Originally posted by Ort. Carlton.
Has anyone ever heard of Nestlerode Pudding? My Mother was originally from Ohio, and she extolled it as a local specialty around where she grew up (Oxford/Middletown/Hamilton). Apparently it didn't travel very far, because I've seen almost no reference to it anywhere. Has anyone got a recipe/story/anecdote/antedote?
Not Pudding Y'all On, Ort. Carlton, Along The Nestle Road To Athens, Georgia.
P. S. There is not apparently any connection to the food purveyor Nestle'... pure happenstance.
Here is some Nesselrode info I swiped off of the web:
From The Penguin Book of Food and Drink (Canada, UK), edited by Paul Levy. Recipe from Jane Grigson.

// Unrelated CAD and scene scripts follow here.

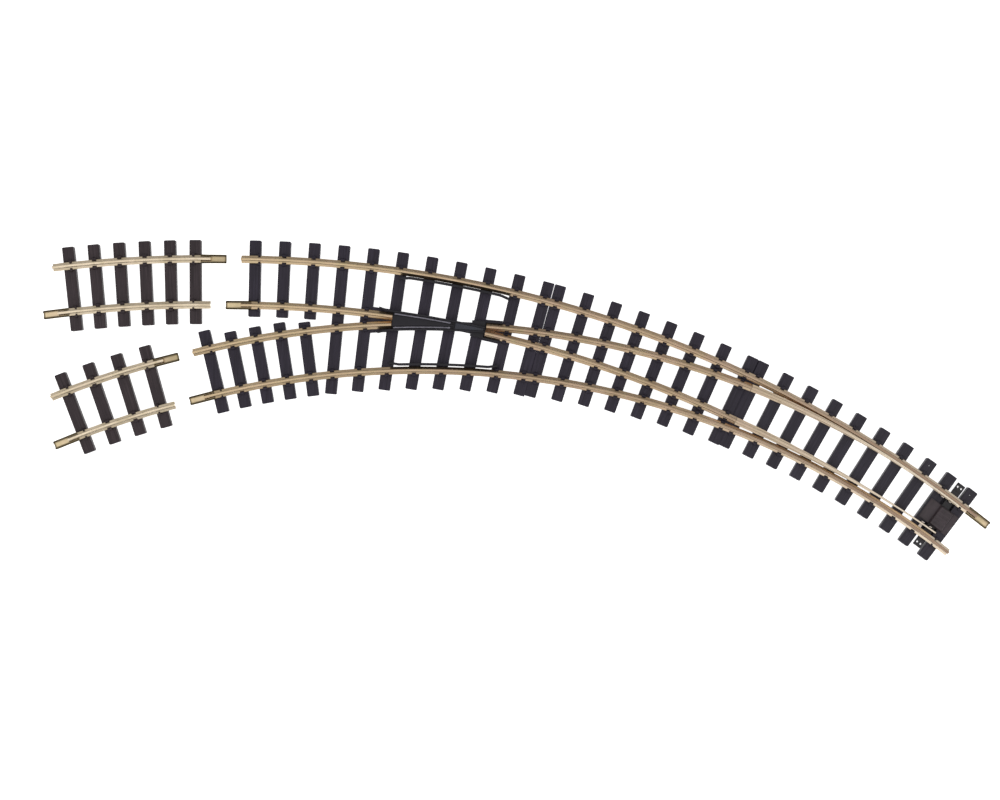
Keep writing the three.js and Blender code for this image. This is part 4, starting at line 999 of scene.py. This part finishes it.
def flare_at(distance, start, end):
    nearest = min(distance - start, end - distance)
    return FLARE_OUT * max(0.0, 1 - nearest / FLARE_LENGTH)


def make_frog_body():
    back = VEE_BACK + VEE_GAP
    throat = THROAT - THROAT_GAP
    shoulder = throat - SHOULDER_LENGTH
    flare_from = INNER_NEAR.angle(WING_FLARE)
    flare_to = INNER_NEAR.angle(WING_FLARE + FLARE_LENGTH)

    def outer_wing(angle):
        return OUTER_NEAR.radius + WING_OFFSET + flare_at(distance_of(angle), WING_FLARE, ROUTE_LENGTH)

    def inner_wing(angle):
        flare = FLARE_OUT * max(0.0, (angle - flare_to) / (flare_from - flare_to))
        return INNER_NEAR.radius - WING_OFFSET - flare

    def outer_band(start, end, near, far, high, chamfer=0.0):
        return OUTER_NEAR.band(start, end, rectangle(near, far, SEAT, high, chamfer), 0.25)

    def inner_band(start, end, near, far, high, chamfer=0.0):
        return INNER_NEAR.band(start, end, rectangle(near, far, SEAT, high, chamfer), 0.3)

    wing = rectangle(-WING_THICK / 2, WING_THICK / 2, SEAT, RAIL_TOP, 0.35)
    floor_half = WING_OFFSET + WING_THICK / 2
    footing = 3.5
    cheek_near = FOOT_HALF + GAP
    cheek_far = cheek_near + CHEEK_THICK
    made = solid("vee", [outer_band(back, VEE_NOSE, -4 * footing, HEAD_HALF, RAIL_TOP, 0.25)])
    made = keep(made, [inner_band(back - 2, VEE_NOSE + 2, -HEAD_HALF, 5 * footing, RAIL_TOP + 0.01)])
    for shell in (
        outer_band(back, throat, -footing, floor_half, FROG_FLOOR),
        inner_band(back, throat, -floor_half, footing, FROG_FLOOR),
        sweep(OUTER_CENTRE, outer_wing, along(WING_FLARE), along(throat), wing, 0.15),
        sweep(INNER_CENTRE, inner_wing, flare_from, INNER_NEAR.angle(throat), wing, 0.2),
        inner_band(shoulder, throat, 0, cheek_far, FROG_FLOOR, 0.3),
        outer_band(shoulder, throat, -cheek_far, 0, FROG_FLOOR, 0.3),
        inner_band(shoulder, CHEEK_END, cheek_near, cheek_far, CHEEK_HIGH, 0.3),
        outer_band(shoulder, CHEEK_END, -cheek_far, -cheek_near, CHEEK_HIGH, 0.3),
    ):
        made = union(made, [shell])
    stand_for("frog_body", made, frog_plastic, sharp=25)


def make_frog_inlays():
    """The bright strips in the flangeways and the smooth plate in the throat."""
    level = FROG_FLOOR + GAP
    start = VEE_BACK + 2 * VEE_GAP
    band = rectangle(-STRIP_WIDTH / 2, STRIP_WIDTH / 2, level, level + STRIP_HIGH, 0.15)
    for name, line, side in (("outer", OUTER_NEAR, 1), ("inner", INNER_NEAR, -1)):
        radius = line.radius + side * (HEAD_HALF + FLANGEWAY / 2)
        made = solid("strip", [sweep(line.centre, radius, line.angle(start), line.angle(STRIP_END), band)])
        rivet = softened(rod(STRIP_RIVET, level + 0.05, level + STRIP_HIGH + RIVET_HIGH), 0.2, 2)
        made = union(made, [placed(rivet, line.centre, line.angle(STRIP_END - STRIP_RIVET), radius)])
        stand_for("frog_strip_" + name, made, strip_steel)

    inside = WING_OFFSET - WING_THICK / 2 - GAP
    begin, finish = VEE_NOSE + 1.5, THROAT - 2 * THROAT_GAP
    band = rectangle(-3 * inside, inside, level, level + 0.8)
    plate = solid("plate", [OUTER_NEAR.band(begin, finish, band)])
    room = rectangle(-inside, 3 * inside, level - 1, level + 2)
    plate = keep(plate, [INNER_NEAR.band(begin - 3, finish + 3, room)])
    stand_for("frog_throat_plate", plate, throat_plastic)


def make_check_rails():
    def outer_radius(angle):
        return OUTER_STOCK.radius - OUTER_CHECK_OFFSET - flare_at(distance_of(angle), *OUTER_CHECK)

    def inner_radius(angle):
        distance = math.radians(angle - TOE_ANGLE) * INNER_RADIUS
        return INNER_STOCK.radius + INNER_CHECK_OFFSET + flare_at(distance, *INNER_CHECK)

    outer_ends = [along(distance) for distance in OUTER_CHECK]
    inner_ends = [TOE_ANGLE + math.degrees(distance / INNER_RADIUS) for distance in INNER_CHECK]
    band = rectangle(-CHECK_THICK / 2, CHECK_THICK / 2, SEAT, CHECK_HIGH, 0.35)
    for node, centre, radius, ends, step in (
        ("check_rail_outer", OUTER_CENTRE, outer_radius, outer_ends, 0.1),
        ("check_rail_inner", INNER_CENTRE, inner_radius, inner_ends, 0.12),
    ):
        stand_for(node, solid("check", [sweep(centre, radius, *ends, band, step)]), frog_plastic)


# -------------------- blades and throw bar

BAR_ARM = math.radians(along(BLADE_PIVOT) - along(BAR_PLACE)) * OUTER_RADIUS
TIP_ARM = math.radians(along(BLADE_PIVOT) - along(BLADE_TIP)) * OUTER_RADIUS
OPEN_TURN = THROW / BAR_ARM


def stock_room(towards):
    """The outline that a blade is planed to beside its stock rail."""
    blade = -towards
    far = -4 * blade * FOOT_HALF
    foot, head = blade * (FOOT_HALF + GAP), blade * (HEAD_HALF + GAP)
    return lifted([
        (far, -1), (foot, -1), (foot, STOCK_FOOT_ROOM), (head, STOCK_FOOT_ROOM),
        (head, RAIL_HEIGHT + 1), (far, RAIL_HEIGHT + 1),
    ])


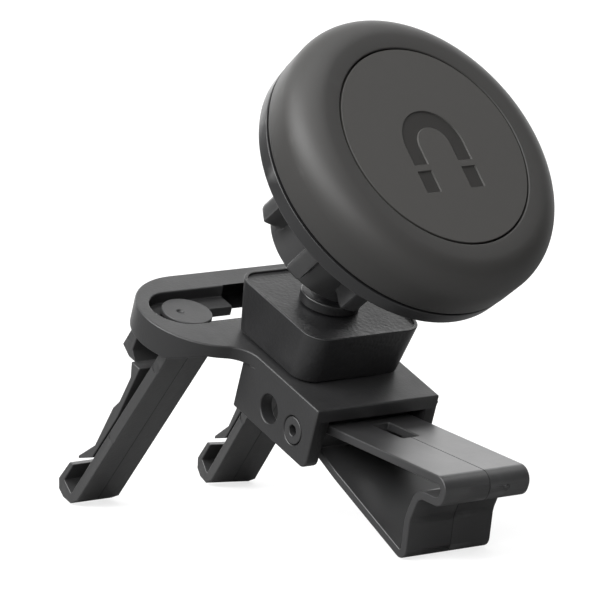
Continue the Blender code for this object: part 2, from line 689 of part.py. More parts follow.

An iced pudding flavoured with chestnuts and dried fruit was invented by Monsieur Mony, chef for many years to the Russian diplomat, Count Nesselrode, in Paris. He passed the recipe on to Jules Goufflé who published it in his Livre de Cuisine of 1867. Glacé fruit and peel were a further embellishment to the Nesselrode by the time Proust was old enough to notice such things.
1 Tbsp sugar
60 g (2 oz) mixed currants and raisins
40 g (2 oz) mixed glacé fruits, angelica, candied orange peel
Maraschino liqueur (or Madeira, Marsala, etc.)
300 ml (10 fl oz) single (whipping) cream
4 large egg yolks
125 g (4 oz) sweetened chestnut purée, or unsweetened with vanilla
sugar to taste
300 ml (10 fl oz) double cream
Bring the sugar to the boil with 3 Tbsp of hot water and simmer the dried fruit in this syrup for a minute. Remove from the heat and leave to cool. Put in a basin with the chopped glacé fruits etc., and add enough Maraschino to cover. Leave several hours or overnight.
Bring single cream to the boil slowly with the vanilla pod, and pour on to the beaten egg yolks, whisking. Return to the pan and cook slowly, without allowing the custard to boil, until it thickens. Cool slightly, then strain on to the fruits, and add the chestnut purée (it will mix more easily if the custard is still tepid). Whip the double cream, fold into the chestnut mixture, and freeze in the usual way at the lowest possible temperature.
Turn out and decorate with the marrons glacés and whipped cream, if you like: Monsieur Mony served a cream and egg custard, chilled and flavoured with Maraschino, but the habit of serving a custard sauce with ices is not popular any more.